The aha! moment did not come at once. A year after my transplant, I began to see the reality of my situation more clearly. Upon reflection, I realized I wasn’t getting anywhere that I wasn’t already; I had everything I needed. I had body that was working well enough to be in the world from day to day. I had a roof over my head, food to eat, and a brain that on an intuitive level could make choices that felt right, and on a cortical level, the knowledge to do the right thing. What was out of place was my ego. It fed me stories on which I based my self-worth. I was comparing myself to others and making unrealistic expectations of myself, and felt pushed to a hard edge that was not contributing to the happiness of those around me, and certainly wasn’t serving myself. I needed to soften to others, and to myself.
What happened? I began to listen more, and slow down.

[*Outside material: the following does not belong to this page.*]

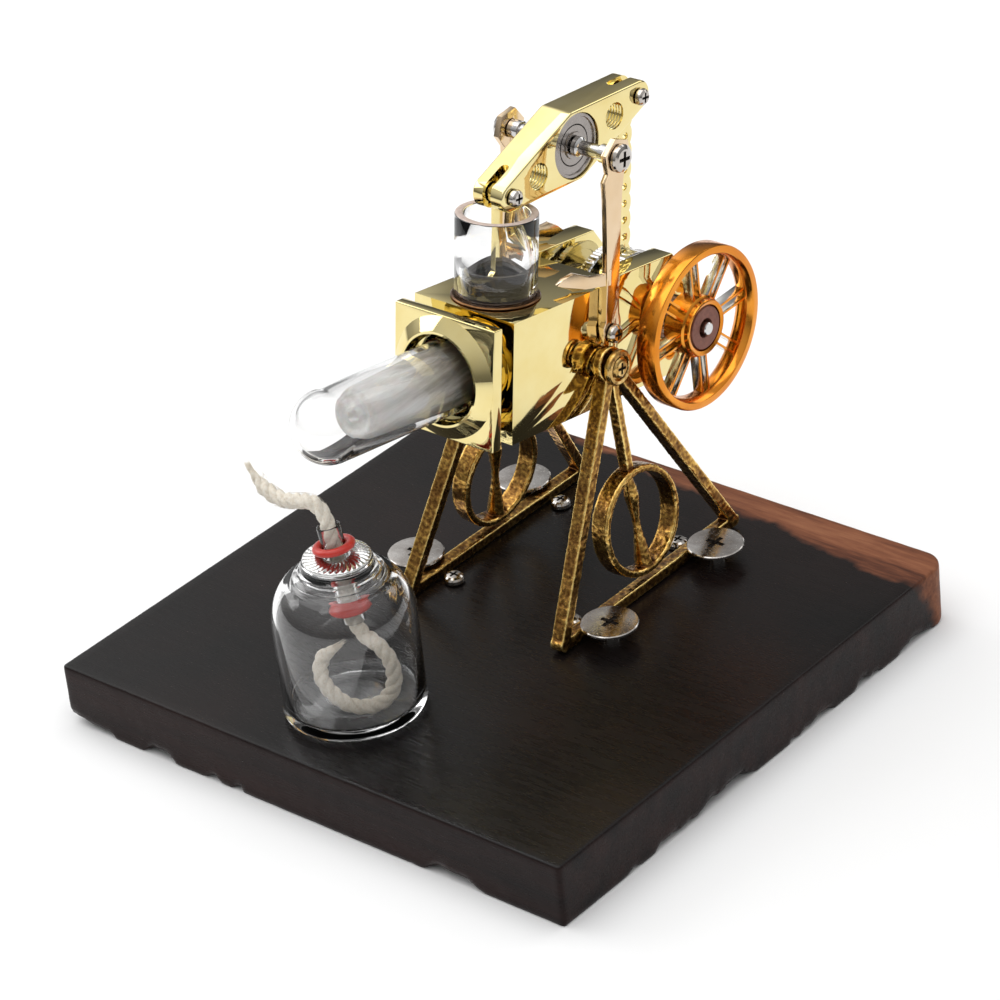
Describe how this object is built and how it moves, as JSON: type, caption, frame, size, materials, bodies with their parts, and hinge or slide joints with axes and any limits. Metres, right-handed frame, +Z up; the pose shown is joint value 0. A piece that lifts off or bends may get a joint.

I lightened my work load. I re-prioritized my schedule to spend time cultivating joy and to focus on the basic necessities throughout my day: to feed myself healthfully, to communicate lovingly, to listen and observe more and do less.
I am not currently out campaigning for a cleaner environment or petitioning for women’s rights in Africa. I am not using a big brush to make broad strokes with the hopes of changing the world. Instead, I have a small brush, and I’m learning to make individual strokes with care. I am doing the best I can to be a good person, to be kind, and to respect each encounter; to not take anything or anyone for granted.
Each one of us contributes to the zeitgeist of human interaction. I know this to be true because I have experienced a place here on earth where people look at one another in the eyes, where people are compassionate and concerned for each other; where there is a space for meaningful dialogue.
Some day maybe I will have different resources, perhaps a big brush with which to make broad strokes. I have learned that in order to use that big brush, it takes a lot of practice using the small brush, being specific and intentional.
It’s not revolutionary, but perhaps the most profound contribution we can each make are the small, day to day interactions we are responsible for shaping. Acknowledging one another. Making eye contact. Using a kind voice. Smiling. Think of the changes we could make if each interaction we had day to day was infused with joy and compassion.
We create the portrait of our global community, stroke by stroke. Each of us is responsible for a piece of the human constellation.